Licht und Schatten Perfekt gestylt, aber seelenlos: Castelluccis „Tannhäuser“
München (dpa) - Beifall für die Sänger, Buhrufe für den Regisseur und viele Rätsel: An der Bayerischen Staatsoper in München hat am Sonntag eine Neuinszenierung von Richard Wagners „Tannhäuser“ Premiere gefeiert.
Musikalisch war die Aufführung unter Generalmusikdirektor Kirill Petrenko überzeugend: der Wagner-Tenor Klaus Florian Vogt erstmals als stimmgewaltiger Tannhäuser, Anja Harteros als seine Angebetete Elisabeth und Bariton Christian Gerhaher, großartig in der Rolle ihres Verehrers Wolfram von Eschenbach.
Kopfzerbrechen bereitete dagegen die Inszenierung von Romeo Castellucci. Seine Bühnenbilder wirkten zu steril, um den Widerstreit zwischen Sinnlichkeit und tugendhafter Liebe, zwischen Leidenschaft und Anbetung, erlebbar zu machen.
Castellucci kommt aus der Kunst. In Bologna hat der Italiener Bühnenbild und Malerei studiert. Die große Bühne der Staatsoper nutzt er für beeindruckende Bildkompositionen. Viel Weiß und Schwarz, dazwischen Blutrot und etwas Goldglanz. Bilder, die mit Licht und Schatten spielen, dabei aber so perfekt durchgestylt sind, dass sie eine seelenlos wirkende Umgebung erzeugen, in der die Sänger trotz ihrer großartigen Darbietungen - von leiser Wehmut bis hin zu wildester Leidenschaft - seltsam verloren wirken.
Die Venusgrotte ist kein paradiesischer Ort der Wollust, eher das Innere von Eingeweiden. Venus, gesungen von Elena Pankratova, hockt als blässlicher Fettklumpen auf einem Berg aus hautfarbenen Leibern ohne Kontur, die sich winden und von zähem Schleim bedeckt sind. Ewige Zeiten hat Tannhäuser hier schon verbracht, „zu viel, zu viel“, wie er selber singt. Dass er hier weg will, wundert nicht.
Im Kontrast dazu: Die tugendhafte, unerreichbare Elisabeth, die er anbetet. Um sie zu sehen, kehrt Tannhäuser auf die Wartburg zurück. Mit Wolfram von Eschenbach, Walther von der Vogelweide (Dean Power) und anderen nimmt er an einem Sängerwettstreit teil. Sie sollen das Wesen der Liebe ergründen, verlangt der Landgraf von Thüringen, großartig gesungen von Georg Zeppenfeld. Dabei kommt heraus, dass Tannhäuser im verruchten Venusberg war. Eine entsetzliche Sünde, die er mit einer Wallfahrt nach Rom büßen soll. Der Papst verweigert die Vergebung und so beschließt Elisabeth, sich für das Heil ihres geliebten Tannhäusers zu opfern.

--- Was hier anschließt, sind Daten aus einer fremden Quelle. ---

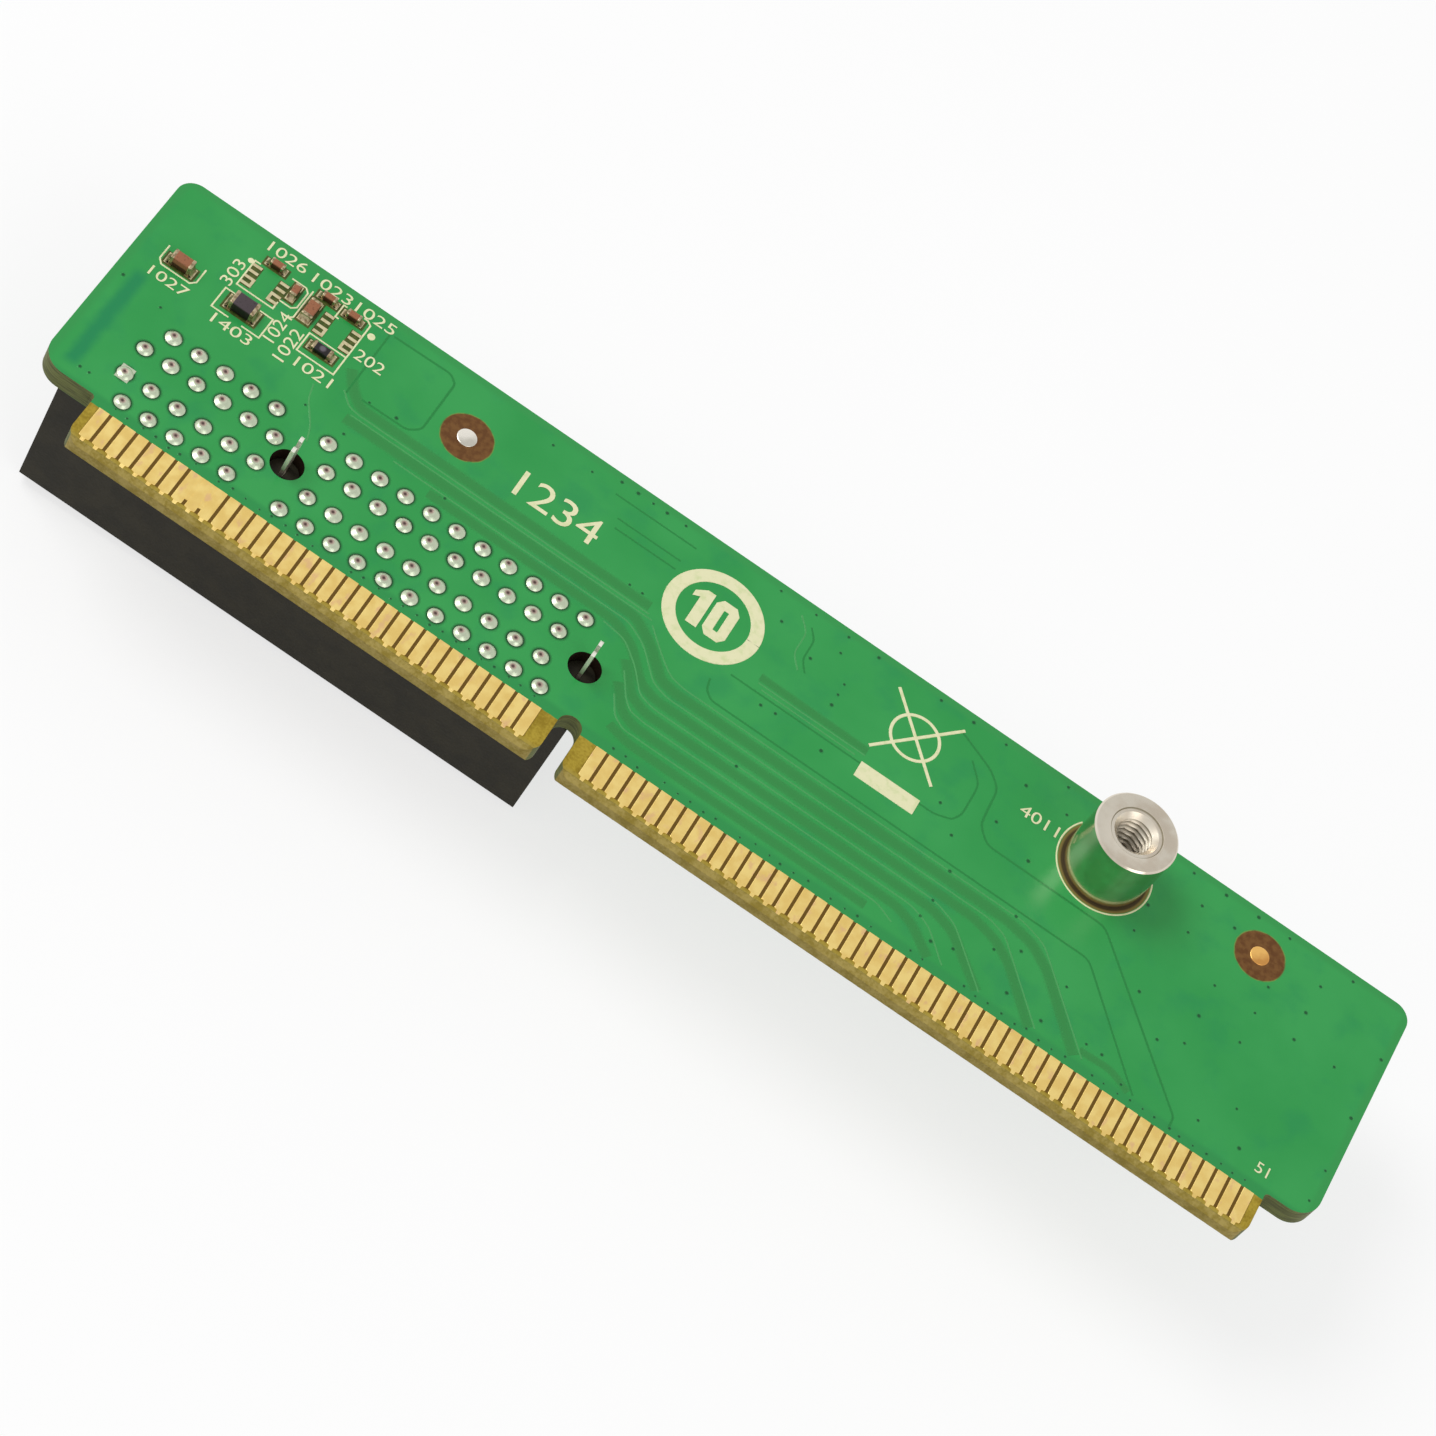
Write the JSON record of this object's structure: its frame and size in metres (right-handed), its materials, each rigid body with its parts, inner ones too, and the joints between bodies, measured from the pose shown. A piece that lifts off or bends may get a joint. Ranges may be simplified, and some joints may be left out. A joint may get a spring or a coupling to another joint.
{
  "type": "pcie riser card",
  "caption": "Narrow green riser card: gold edge tongue with a key notch, a black card slot on its front face and a threaded standoff on its back.",
  "frame": {"origin": "under the middle of the card's outline, in the plane of the slot's mating face", "axes": "+X along the board from the slot's end to the plain end, +Y across the board away from the gold edge, +Z out of the board's back face, the side with the standoff"},
  "size_m": [0.098, 0.0228, 0.0179],
  "materials": {
    "circuit_board": "satin",
    "gold_plating": "satin",
    "slot_housing": "matte",
    "slot_contacts": "gloss",
    "solder": "satin",
    "lock_steel": "gloss",
    "standoff": "polished",
    "capacitor_ceramic": "satin",
    "ferrite": "satin",
    "resistor_glaze": "gloss",
    "chip_ends": "satin",
    "tinned_copper": "satin",
    "bare_copper": "satin"
  },
  "bodies": {
    "root": {"board_lock_1": "lock_steel", "board_lock_2": "lock_steel", "capacitor_1": "capacitor_ceramic", "capacitor_1_ends": "chip_ends", "capacitor_2": "capacitor_ceramic", "capacitor_2_ends": "chip_ends", "capacitor_3": "capacitor_ceramic", "capacitor_3_ends": "chip_ends", "capacitor_4": "capacitor_ceramic", "capacitor_4_ends": "chip_ends", "capacitor_5": "capacitor_ceramic", "capacitor_5_ends": "chip_ends", "capacitor_6": "capacitor_ceramic", "capacitor_6_ends": "chip_ends", "chip_lands": "tinned_copper", "circuit_board": "circuit_board", "edge_fingers_back_long": "gold_plating", "edge_fingers_back_short": "gold_plating", "edge_fingers_front_long": "gold_plating", "edge_fingers_front_short": "gold_plating", "ferrite_bead": "ferrite", "ferrite_bead_ends": "chip_ends", "fiducial_1": "tinned_copper", "fiducial_2": "bare_copper", "ic_pads_1": "tinned_copper", "ic_pads_2": "tinned_copper", "resistor": "resistor_glaze", "resistor_ends": "chip_ends", "slot_contacts_row_1": "slot_contacts", "slot_contacts_row_2": "slot_contacts", "slot_contacts_row_3": "slot_contacts", "slot_contacts_row_4": "slot_contacts", "slot_housing": "slot_housing", "solder_joints_row_1": "solder", "solder_joints_row_2": "solder", "solder_joints_row_3": "solder", "solder_joints_row_4": "solder", "standoff": "standoff"}
  },
  "joints": []
}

Die Neuninszenierung orientiert sich in weiten Strecken an der Wiener Fassung von 1875. Wagner hatte seine 1845 uraufgeführte Oper immer wieder überarbeitet. Die Inszenierung aus Wien war die letzte, die er vor seinem Tod 1883 noch betreut hatte. Castellucci erweist dem 19. Jahrhundert kleine Referenzen, etwa wenn Mädchen mit Blütenkränzen im Hintergrund erscheinen.
Gleichzeitig gibt es viele Symbole, deren Sinn oft nicht einleuchtet und bei denen nicht immer klar ist, ob sie ironisch gemeint sind oder nur unfreiwillig komisch wirken. Etwa am Ende, wenn Tannhäuser von seiner ergebnislosen Pilgerfahrt zurückkehrt. Dramatisch hebt er an, Wolfram von der Reise nach Rom zu erzählen, beeindruckend gesungen von Vogt. Der Tod ist allgegenwärtig, das verdeutlichen zwei Sarkopharge, auf denen zwei Leichen liegen. Während gesungen wird, wird im Hintergrund ihre Verwesung dargestellt. Sie laufen blau an, verfärben sich braun, blähen sich auf und werden zum Gerippe, bis am Ende nur noch Staub übrig ist. Alles nachvollziehbar, doch worin liegt der Witz, wenn auf den Sarkophagen die Namen „Klaus“ und „Anja“ stehen?
„Es wird kein definiertes Ambiente geben, das man zeitlich oder räumlich verorten kann. Es werden Seelen-Landschaften sein“, hatte Castellucci vor der Premiere erklärt. Geht es nach Castellucci, sieht es in diesen Landschaften ziemlich trist aus. Lust ist eklig, wahre Liebe ist unerfüllbar und am Ende zerfallen ohnehin alle zu Staub.